Data records:
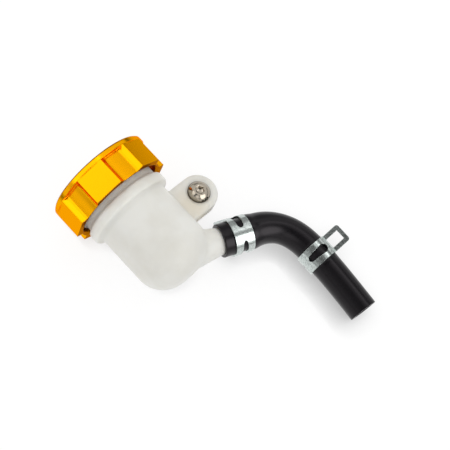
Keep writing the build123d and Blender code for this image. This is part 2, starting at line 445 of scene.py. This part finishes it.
@dataclass(frozen=True)
class TurnedSteel(Finish):
    """Steel, turned on a lathe and polished on a wheel.

    It is a bright metal that mirrors the room in wavy patches. Towards the rim of the screw's head
    a darker tone is painted in, as painted shade for the dark surroundings that the rim mirrors.
    """

    rim_r: float = SCREW_HEAD_R
    rim_width: float = 0.5 * MM
    # Painted shade: the dark reflection and shade at the head's rim, painted into the colour
    rim_painted_shade_colour: str = "#4A443B"
    waves: Relief = Relief(spacing=1.0 * MM, depth=0.12 * MM, strength=0.6)

    def dress(self, tree: Tree, skin: Node) -> None:
        """Waves of the polishing a millimetre apart, and painted shade towards the rim."""
        where = self.place(tree)
        flat = add_node(tree, "ShaderNodeVectorMath", {0: where, 1: (1, 0, 1)}, operation="MULTIPLY")
        reach = add_node(
            tree, "ShaderNodeVectorMath", {0: flat.outputs["Vector"]}, operation="LENGTH"
        )
        rim = add_node(
            tree,
            "ShaderNodeMapRange",
            {
                "Value": reach.outputs["Value"],
                "From Min": self.rim_r - self.rim_width,
                "From Max": self.rim_r,
            },
        )
        # Painted shade towards the head's rim
        layers = [(rim.outputs["Result"], self.rim_painted_shade_colour)]
        self.paint(tree, skin.inputs["Base Color"], self.colour, layers)
        waves = add_node(
            tree, "ShaderNodeTexNoise", {"Vector": where, "Scale": 1 / self.waves.spacing}
        )
        self.emboss(tree, skin, [(waves.outputs["Fac"], self.waves)])
        skin.inputs["Metallic"].default_value = 1.0


@dataclass(frozen=True)
class ExtrudedRubber(Finish):
    """EPDM rubber, extruded through a die.

    It is near black with a satin sheen, which the die's streaks break up along the hose.
    """

    sheen_colour: str = "#FFF7FD"
    sheen: float = 0.3
    girth: float = TURN * HOSE_R
    streaks: Relief = Relief(spacing=0.6545 * MM, depth=0.05 * MM, strength=0.1)
    streak_length: float = 3.333 * MM
    grain: Relief = Relief(spacing=0.4 * MM, depth=0.03 * MM, strength=0.2)
    index: float = 1.5

    def dress(self, tree: Tree, skin: Node) -> None:
        """Die streaks 0.65 mm apart round the hose, and a 0.4 mm pitted grain."""
        around = add_node(tree, "ShaderNodeUVMap", uv_map="along")
        counts = (MARK_LENGTH / self.streak_length, self.girth / self.streaks.spacing, 1.0)
        stretched = add_node(
            tree, "ShaderNodeMapping", {"Vector": around.outputs["UV"], "Scale": counts}
        )
        streaks = add_node(
            tree,
            "ShaderNodeTexNoise",
            {"Vector": stretched.outputs["Vector"], "Scale": 1.0, "Detail": 2.0},
            noise_dimensions="2D",
        )
        grain = add_node(
            tree,
            "ShaderNodeTexNoise",
            {"Vector": self.place(tree), "Scale": 1 / self.grain.spacing, "Detail": 3.0},
        )
        patterns = [(streaks.outputs["Fac"], self.streaks), (grain.outputs["Fac"], self.grain)]
        self.emboss(tree, skin, patterns)
        skin.inputs["IOR"].default_value = self.index
        skin.inputs["Specular IOR Level"].default_value = self.sheen
        skin.inputs["Specular Tint"].default_value = linear(self.sheen_colour)


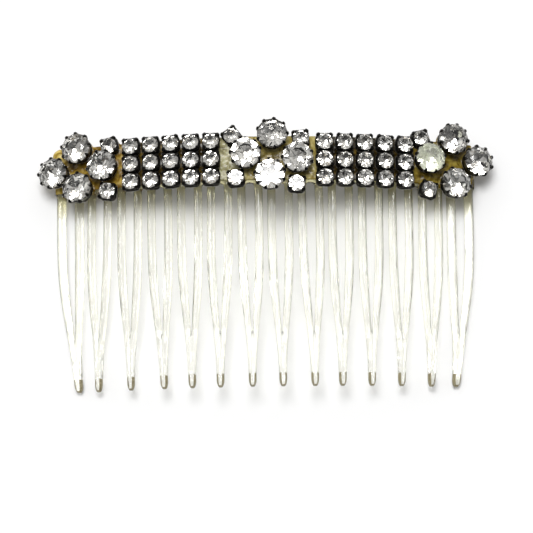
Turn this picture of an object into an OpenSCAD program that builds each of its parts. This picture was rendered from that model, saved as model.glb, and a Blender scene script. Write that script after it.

Given exercise:
Only the lines from the beginning of the material above through the line with "waves: Relief = Relief(spacing=1.0" are wanted; extract them exactly.

Exercise response:
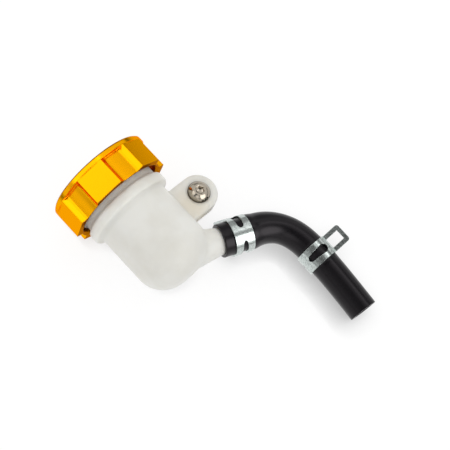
Keep writing the build123d and Blender code for this image. This is part 2, starting at line 445 of scene.py. This part finishes it.
@dataclass(frozen=True)
class TurnedSteel(Finish):
    """Steel, turned on a lathe and polished on a wheel.

    It is a bright metal that mirrors the room in wavy patches. Towards the rim of the screw's head
    a darker tone is painted in, as painted shade for the dark surroundings that the rim mirrors.
    """

    rim_r: float = SCREW_HEAD_R
    rim_width: float = 0.5 * MM
    # Painted shade: the dark reflection and shade at the head's rim, painted into the colour
    rim_painted_shade_colour: str = "#4A443B"
    waves: Relief = Relief(spacing=1.0 * MM, depth=0.12 * MM, strength=0.6)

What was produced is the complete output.